- Born: Weymouth
- Occupation: Photographer
- Website: iainmckell.com

= Iain McKell =

British fashion, portrait and social documentary photographer

Iain McKell is a British fashion, portrait and social documentary photographer. He has specialized in photographing British subcultures since the 1980s and his work has been published in L'uomo Vogue, i-D and The Face.

==Early life==
McKell grew up in the West Country, England. He received his formal education at Clifton College, in Bristol. He began working as a seaside photographer in Weymouth, Dorset at the age of 19. After studying graphic design at Exeter College of Art and Design, he relocated to London in 1979, where he found work as a commercial photographer.

==Career==
McKell held a public exhibition in his own studio in 1984 entitled Iain McKell LIVE, where he photographed members of The Comic Strip, and many of the visitors. This was followed in 1985 by an open workshop in The Photographers' Gallery, showing his work and a documentary film about the previous year. He was subsequently commissioned by Smirnoff and Red Stripe for commercial brand advertising campaigns. McKell has specialized in photographing British subcultures since the 1980s, producing photographic studies of Skinheads, punks, Blitz Kids, and rockabillies.
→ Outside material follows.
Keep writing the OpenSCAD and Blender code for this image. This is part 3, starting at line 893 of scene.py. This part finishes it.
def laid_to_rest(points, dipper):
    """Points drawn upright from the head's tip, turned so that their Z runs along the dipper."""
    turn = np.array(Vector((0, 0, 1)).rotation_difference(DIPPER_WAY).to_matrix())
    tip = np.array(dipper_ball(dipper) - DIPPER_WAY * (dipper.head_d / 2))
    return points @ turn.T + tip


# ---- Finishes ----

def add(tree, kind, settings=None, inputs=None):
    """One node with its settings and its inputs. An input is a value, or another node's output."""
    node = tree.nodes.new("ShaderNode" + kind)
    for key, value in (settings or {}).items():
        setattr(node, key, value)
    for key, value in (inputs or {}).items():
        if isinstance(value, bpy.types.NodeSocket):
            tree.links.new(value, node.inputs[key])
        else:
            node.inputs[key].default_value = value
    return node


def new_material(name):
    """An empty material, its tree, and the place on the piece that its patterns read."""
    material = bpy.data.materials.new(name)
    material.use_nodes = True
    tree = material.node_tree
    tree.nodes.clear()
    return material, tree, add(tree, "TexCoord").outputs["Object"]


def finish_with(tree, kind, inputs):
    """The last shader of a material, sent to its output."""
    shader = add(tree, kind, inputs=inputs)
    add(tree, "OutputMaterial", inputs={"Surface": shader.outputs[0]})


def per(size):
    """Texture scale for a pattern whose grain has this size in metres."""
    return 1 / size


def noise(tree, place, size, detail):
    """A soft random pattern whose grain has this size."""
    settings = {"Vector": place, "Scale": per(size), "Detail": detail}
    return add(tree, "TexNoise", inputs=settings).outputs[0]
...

He also spent over ten years befriending and photographing New Age travellers. The result of this project was the publication of a book and various exhibitions. In 2012 he worked with Kate Moss on a photo project for V magazine titled 'Kate & The Gypsies'. In 2012 he published his third book entitled Beautiful Britain, comprising a collection of his photographic work between 1970 and 2012.

==Books==
- Fashion Forever: 30 years of subculture. New York: Thames & Hudson, 2004 ISBN 1903781086.
- The New Gypsies. Munich: Prestel, 2011. ISBN 3791345192
- Beautiful Britain: Photographs from the 1970s to the Present. Munich: Prestel, 2012. ISBN 978-3791347011

==Exhibitions==
- Then & Now, Story Gallery, London, 2001.
- The New Gypsies, Fashion Space Gallery, London, 2011; Acte 2 Photo, Paris, 2011; Clic Gallery, New York, 2011.